The DOTD held a construction kickoff meeting April 26 for the bridge project, the Shreveport Times reported April 29.

"I travel that road all the time, and I am interested to see the exciting new things they are going to do," Marivel Segarra, a south Bossier resident, told the newspaper.

The $360 million project will replace the current Jimmie Davis Bridge with a new structure nearby as well as repair and reconfigure the historic structure that crosses the Red River to connect Louisiana's Caddo and Bossier parishes.

The older span, which was built in 1968, carries approximately 25,500 vehicles a day, the DOTD noted.

Its new construction will be separated into five phases, with the first phase scheduled to get under way in mid- to late-May with shoulder reconstruction along Louisiana Highway 511/Jimmie Davis Highway.

The state transportation department said the work is necessary to be able to accommodate traffic on the shoulders during roadway construction.

The initial portion of the effort is anticipated to take approximately six months, according to DOTD, while overall completion date for the new bridge is scheduled for late 2028.

When finished, the span will be widened to include four lanes and a raised median with three openings for U-turns.

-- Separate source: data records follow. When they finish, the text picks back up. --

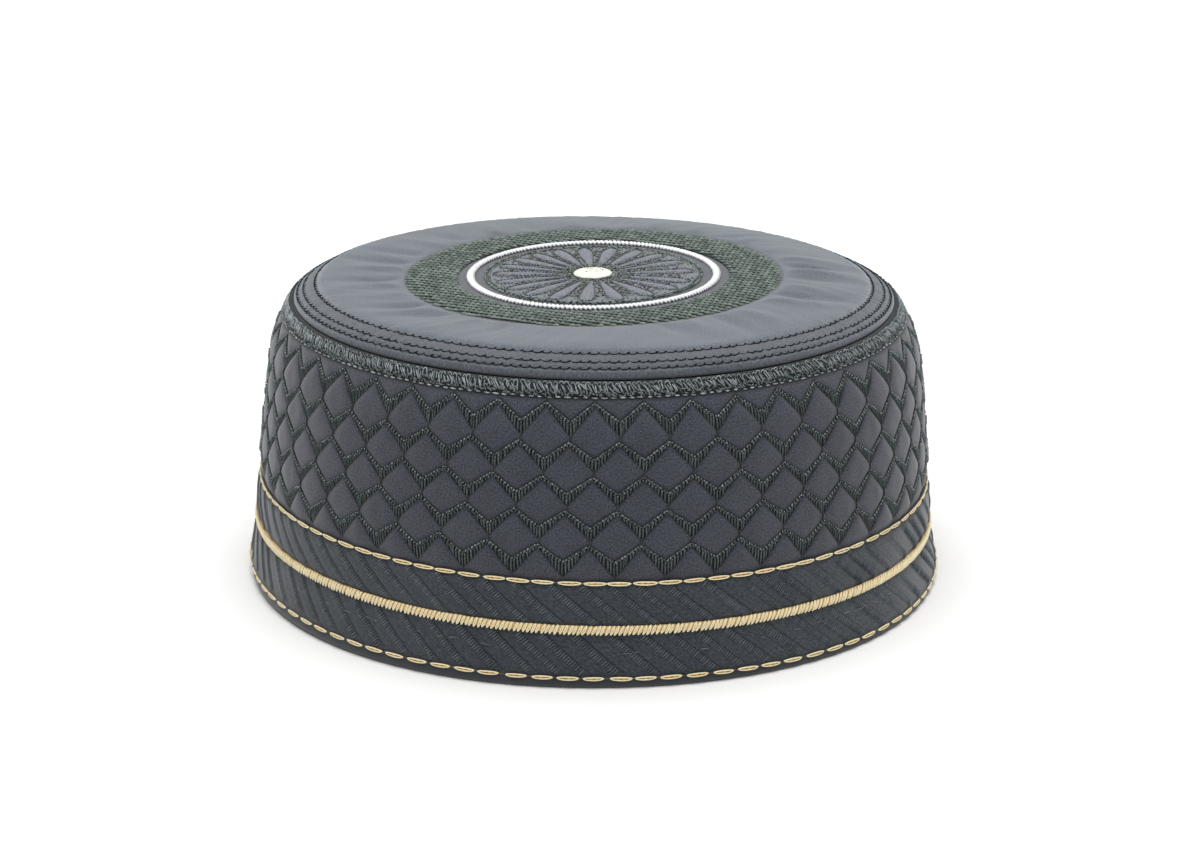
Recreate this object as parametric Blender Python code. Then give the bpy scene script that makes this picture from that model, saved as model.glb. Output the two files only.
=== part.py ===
"""A kufi: a stiff round cloth cap with a quilted wall, a ribbed band and a gathered crown.

Metres, +Z up. The rim rests on z = 0, the cap's axis is +Z and its front faces -Y.
Angles run from the front (-Y) towards +X. Sizes below are in millimetres unless they say otherwise.
"""
import math

import bmesh
import bpy
import numpy as np

MM = 0.001

# Shared sizes
GAP = 0.3
THREAD = 0.75
RING_COLUMNS = 48

# Ribbed band at the bottom of the cap
BAND_TOP = 26.3
HEM_FLAT_INNER = 91.9
HEM_FLAT_OUTER = 93.5
RIB_COUNT = 75
RIB_RELIEF = 0.55
RIB_SHEAR_DEG_PER_MM = -0.76
RIB_SHEAR_AT = 14.5

# Quilted wall
DIAMONDS_ROUND = 45
WALL_BOTTOM = 26.8
WALL_TOP = 73.7
BRAID_LEDGE = 70.1
RIBBON_PEAKS = (69.8, 60.8, 52.4, 44.5, 36.0, 27.8)
RIBBON_THICKNESS = 1.5
RIBBON_DROP = 4.3
QUILT_DEPTH = 0.9
PLATEAU = 0.55

# Outside of the puffed wall: height, radius
WALL_PROFILE = (
    (26.8, 90.0),
    (29.0, 90.5),
    (33.0, 90.4),
    (40.0, 89.6),
    (47.0, 88.7),
    (54.0, 88.0),
    (61.0, 86.9),
    (65.5, 85.7),
    (70.1, 83.6),
)

# Crown: radius, height, share of the gathers that reaches this row
CROWN_OUTSIDE = (
    (80.3, 73.95, 0.0),
    (81.15, 74.45, 0.0),
    (80.8, 75.15, 0.0),
    (79.5, 75.7, 0.0),
    (77.3, 76.7, 0.0),
    (75.9, 77.5, 0.0),
    (74.4, 77.65, 0.0),
    (72.4, 78.4, 0.3),
    (66.0, 79.15, 1.0),
    (60.0, 79.45, 1.0),
    (55.0, 79.55, 1.0),
    (52.0, 79.45, 0.6),
    (51.0, 79.05, 0.0),
)
CROWN_INSIDE = (
    (51.0, 77.3),
    (66.0, 77.2),
    (74.5, 75.9),
    (78.9, 73.95),
)
CROWN_COLUMNS = 84

# Gathers that run out from the medallion: angle, half width, height, reach
GATHERS = (
    (6, 4.0, 0.35, 10), (19, 3.0, -0.45, 9), (26, 3.0, 0.45, 12), (36, 3.0, -0.50, 13),
    (43, 3.0, 0.45, 14), (57, 3.0, 0.50, 15), (65, 3.0, -0.55, 18), (73, 3.0, 0.40, 14),
    (84, 3.0, -0.45, 18), (90, 2.8, 0.60, 20), (96, 2.8, -0.60, 20), (104, 3.0, 0.45, 14),
    (115, 3.5, 0.35, 12), (128, 3.0, 0.45, 14), (137, 3.0, -0.50, 16), (147, 3.5, 0.40, 13),
    (161, 4.0, 0.35, 12), (174, 3.5, -0.35, 12), (186, 4.0, 0.40, 12), (199, 3.5, -0.40, 12),
    (211, 3.5, 0.45, 14), (222, 3.0, -0.45, 14), (233, 3.0, 0.45, 14), (245, 3.0, -0.40, 16),
    (255, 3.0, -0.55, 18), (262, 3.0, 0.45, 18), (273, 3.0, -0.50, 20), (280, 3.0, 0.45, 16),
    (291, 3.0, 0.40, 14), (303, 3.0, -0.55, 16), (310, 3.0, 0.45, 14), (316, 3.0, -0.50, 13),
    (326, 3.0, 0.40, 12), (335, 3.0, -0.40, 9), (347, 4.0, 0.35, 9),
)

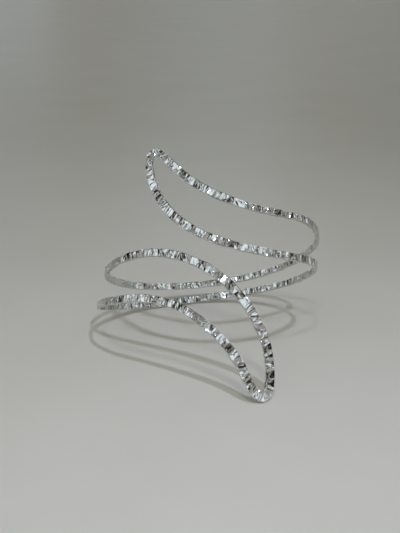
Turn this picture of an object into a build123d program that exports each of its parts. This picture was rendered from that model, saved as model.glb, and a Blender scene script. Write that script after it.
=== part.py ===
from build123d import *
import math
import os

# Upper-arm cuff: one closed loop of flat hammered silver strip.
# The loop runs round the arm a little over once as two strands, one above the
# other. They spread into a leaf-shaped opening at each end, where the loop
# turns back on itself in a rounded point.
# Lengths are in millimetres and angles in degrees. +Z is up, -Y is the front.

# Sizes of the coil that the strip is bent to, measured along its own axis
COIL_RADIUS = 39.0        # plain radius of the coil, to the middle of the strip
COIL_RISE = 86.0          # rise from the lowest station to the highest
FACING = -4.4             # turns the cuff, once it lies down, to face the front

# Sizes of the strip
STRIP_WIDTH = 3.0         # usual width, between two edges
STRIP_THICKNESS = 1.1     # where the strip has its usual width
EDGE_BEVEL = 0.22         # the hammered edge's soft corner

# Hammer marks
MARK_PITCH = 2.1          # usual length of one mark along the strip
MARK_TURN = 15.0          # usual turn of the strip within one mark, at a tip
MARK_STRAY = 0.45         # most that a mark is longer or shorter than usual, as a share
MARK_SLANT = 0.50         # how far a border runs askew at the strip's edges
MARK_SWAY = 0.36          # most that the beaten strip zigzags, from border to border
MARK_DEPTH = 0.14         # rise and fall of each face by itself
EDGE_WAVE = 0.22          # rise and fall of the strip's width
PATTERN = 95              # which irregular pattern of marks is struck

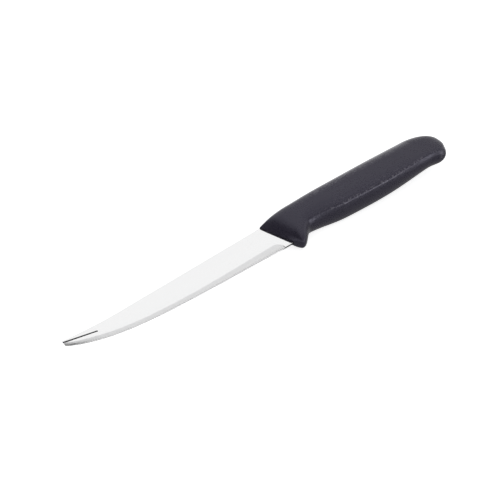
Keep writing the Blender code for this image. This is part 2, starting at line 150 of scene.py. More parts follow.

This design configuration will improve traffic flow and ease congestion, the agency added.

"It's exciting that they are building the bridge and the road and redoing it because there's always accidents on the overage," Segarra said. "The traffic is horrendous. I am just excited to see how it looks afterwards."

Once the new bridge is completed, the old bridge will be transitioned into a pedestrian structure.

"A lot of the details that go into converting our existing bridge into a pedestrian facility we don't know yet, but it will be something that's very unique for north Louisiana," Buchanan told the Shreveport news source.

The existing bridge also will remain open to vehicle traffic for the duration of construction on the new crossing, but there will be alterations to the way motorists can access certain points.

Increased Construction Costs Led to High Price Tag

In late February 2023, the Louisiana DOTD announced that James Construction Group LLC had been awarded the multi-million-dollar design-build project of the Jimmie Davis Bridge.

The state agency noted that following a thorough evaluation of the cost proposal they decided to award the contract to the contractor. This decision was made after James Construction proposed a $361,743,367 price bid and a 1,768-calendar day building period.

The cost came in substantially higher than what DOTD anticipated, and, as a result, transportation officials said they were careful to review the proposal. In the end, the agency's staff was able to determine that the inflated price was in response to increased construction costs, specifically items such as concrete and steel.

DOTD also determined that the cost of some of the materials was likely to increase during the almost five-year construction period. With that in mind, the transportation department said it did not anticipate that a lower cost would be achievable with a new procurement or different project delivery method.

The agency worked with the Louisiana Division of Administration to secure additional state general obligation bonds for the project prior to awarding the contract.

The bridge project is being funded through allocations from the federal Infrastructure Investment and Jobs Act (IIJA), the American Rescue Plan Act (ARPA) and state general obligation bonds.

DOTD said that once the construction of the new four-lane bridge north of the current structure is completed, the old Jimmie Davis Bridge will be rehabilitated into a linear park that will connect the existing bicycle and pedestrian trails across the Red River.